“她……她是不想嫁,还是犹豫?”
梁鹤忙问。
谢玉惜郑重道:“她说,想等王家为她姑姑付出代价之后再谈自己的婚事。”
梁鹤想了想,道:“人之常情。”
如此,他就要更加为铲除王家的事出力。
“婶子,告退。”
梁鹤还要回去继续念书,明年春闱的时候,他可不想落榜。
“好。”
梁鹤一走,谢玉惜就松了口气,她还生怕梁鹤跟严佳月两人都太冷淡倔强,合不来呢,谁知道一下就相互看上了。
“高兴什么?阿鹤亲事成了?”
梁仲骁刚进来就看到谢玉惜放松的样子,脸上微带笑意。
谢玉惜点头:“阿鹤已经肯了,就看严姑娘。”
梁仲骁一点不担心,治好腿的梁鹤就是全天下最好的儿郎,不愁娶。
谢玉惜要是知道他心里所想,肯定要问:那梁虎呢?
不过用不着问,谢玉惜也看出来了,梁仲骁偏心,最偏香姐儿跟梁珠,其次是梁鹤,最后是梁虎……
谢玉惜摸摸鼻尖,决定装聋作哑,这种事,怎么好叫阿虎知道。
京兆尹受理了肖家的状纸。
京兆府尹,非人精不能在这个位置上安安稳稳坐着。
刚开始拿到肖家的状纸,府尹也很纠结要不要受理,直到收到了某种指引,仿佛焕发着黄色的真龙之光,他懂了,肖家有冤,有冤就必须平!
肖家的案子,很快全城皆知,公堂之上,蒋大夫又一次演示了那种毒,还是用怀孕的母兔子。
“各位大人请看,这种毒药吃下去之后几乎不影响脉象,但是三个月产妇就会死掉,仿佛是难产大出血,实则是因为中毒。”
这是蒋大夫事后不知道杀了多少只动物,剖开了身体,才发现真的有毒可以让孕妇神不知鬼不觉中毒。
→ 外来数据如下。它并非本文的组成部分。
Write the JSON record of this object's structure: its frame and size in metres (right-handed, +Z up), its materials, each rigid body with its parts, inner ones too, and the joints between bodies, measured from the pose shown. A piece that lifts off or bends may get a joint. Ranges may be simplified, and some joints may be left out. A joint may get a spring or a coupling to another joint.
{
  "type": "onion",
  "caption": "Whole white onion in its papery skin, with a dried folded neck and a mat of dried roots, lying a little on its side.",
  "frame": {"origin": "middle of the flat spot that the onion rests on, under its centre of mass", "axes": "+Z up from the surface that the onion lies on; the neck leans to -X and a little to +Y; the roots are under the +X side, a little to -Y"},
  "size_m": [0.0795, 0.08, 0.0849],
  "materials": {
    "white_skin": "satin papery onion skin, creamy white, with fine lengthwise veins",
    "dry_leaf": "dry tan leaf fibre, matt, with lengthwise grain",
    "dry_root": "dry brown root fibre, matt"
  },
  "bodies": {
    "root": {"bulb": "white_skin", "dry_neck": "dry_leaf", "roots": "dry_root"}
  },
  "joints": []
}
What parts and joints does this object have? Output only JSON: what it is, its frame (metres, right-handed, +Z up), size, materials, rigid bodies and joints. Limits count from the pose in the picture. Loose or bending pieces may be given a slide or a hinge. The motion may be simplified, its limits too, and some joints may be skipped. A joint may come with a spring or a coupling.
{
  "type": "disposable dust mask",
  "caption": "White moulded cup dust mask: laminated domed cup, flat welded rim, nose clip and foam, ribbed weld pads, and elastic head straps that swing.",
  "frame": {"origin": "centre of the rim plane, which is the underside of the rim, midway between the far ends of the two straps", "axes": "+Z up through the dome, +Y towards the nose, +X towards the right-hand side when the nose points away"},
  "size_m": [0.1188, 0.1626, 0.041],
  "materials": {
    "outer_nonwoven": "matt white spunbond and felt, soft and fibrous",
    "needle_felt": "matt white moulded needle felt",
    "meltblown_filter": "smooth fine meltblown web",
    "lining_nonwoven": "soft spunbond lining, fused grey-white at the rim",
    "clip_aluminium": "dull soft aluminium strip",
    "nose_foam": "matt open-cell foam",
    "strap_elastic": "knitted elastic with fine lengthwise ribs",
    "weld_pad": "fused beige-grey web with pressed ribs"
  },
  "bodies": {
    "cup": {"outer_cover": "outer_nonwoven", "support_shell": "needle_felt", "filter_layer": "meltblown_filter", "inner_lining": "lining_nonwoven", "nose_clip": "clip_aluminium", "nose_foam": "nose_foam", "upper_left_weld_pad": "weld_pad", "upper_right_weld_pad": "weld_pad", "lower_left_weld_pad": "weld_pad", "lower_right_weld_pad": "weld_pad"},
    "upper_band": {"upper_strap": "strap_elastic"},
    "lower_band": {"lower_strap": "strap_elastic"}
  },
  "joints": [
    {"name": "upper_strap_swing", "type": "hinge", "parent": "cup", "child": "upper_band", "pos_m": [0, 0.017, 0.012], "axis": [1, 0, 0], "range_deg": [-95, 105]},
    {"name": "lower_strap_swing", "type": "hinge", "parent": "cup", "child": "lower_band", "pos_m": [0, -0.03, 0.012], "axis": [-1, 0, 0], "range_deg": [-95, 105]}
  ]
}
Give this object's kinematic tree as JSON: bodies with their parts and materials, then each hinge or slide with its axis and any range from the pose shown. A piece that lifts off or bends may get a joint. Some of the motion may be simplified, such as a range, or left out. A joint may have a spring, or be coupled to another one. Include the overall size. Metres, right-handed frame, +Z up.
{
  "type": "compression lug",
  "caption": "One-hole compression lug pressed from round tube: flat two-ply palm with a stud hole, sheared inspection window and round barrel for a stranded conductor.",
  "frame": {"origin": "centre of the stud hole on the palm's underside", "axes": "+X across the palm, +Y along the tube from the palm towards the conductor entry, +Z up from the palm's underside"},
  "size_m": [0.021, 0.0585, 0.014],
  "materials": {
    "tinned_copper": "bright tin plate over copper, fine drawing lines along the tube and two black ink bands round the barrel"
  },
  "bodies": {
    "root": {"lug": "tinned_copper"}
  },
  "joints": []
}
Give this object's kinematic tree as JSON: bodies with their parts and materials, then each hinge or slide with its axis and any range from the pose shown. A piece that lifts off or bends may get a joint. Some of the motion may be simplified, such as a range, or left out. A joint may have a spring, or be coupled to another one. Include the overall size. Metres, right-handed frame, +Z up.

京兆尹虽然得到了来自上面的暗示,但也必须讲公平,就让太医院的太医过来验毒。
兔子喝下去的水,的确有毒,若不仔细分辨,确实不能辨别出来,但也不是完全没有验证的方法。
蒋大夫已经将如何验证此毒的方法都钻研了出来。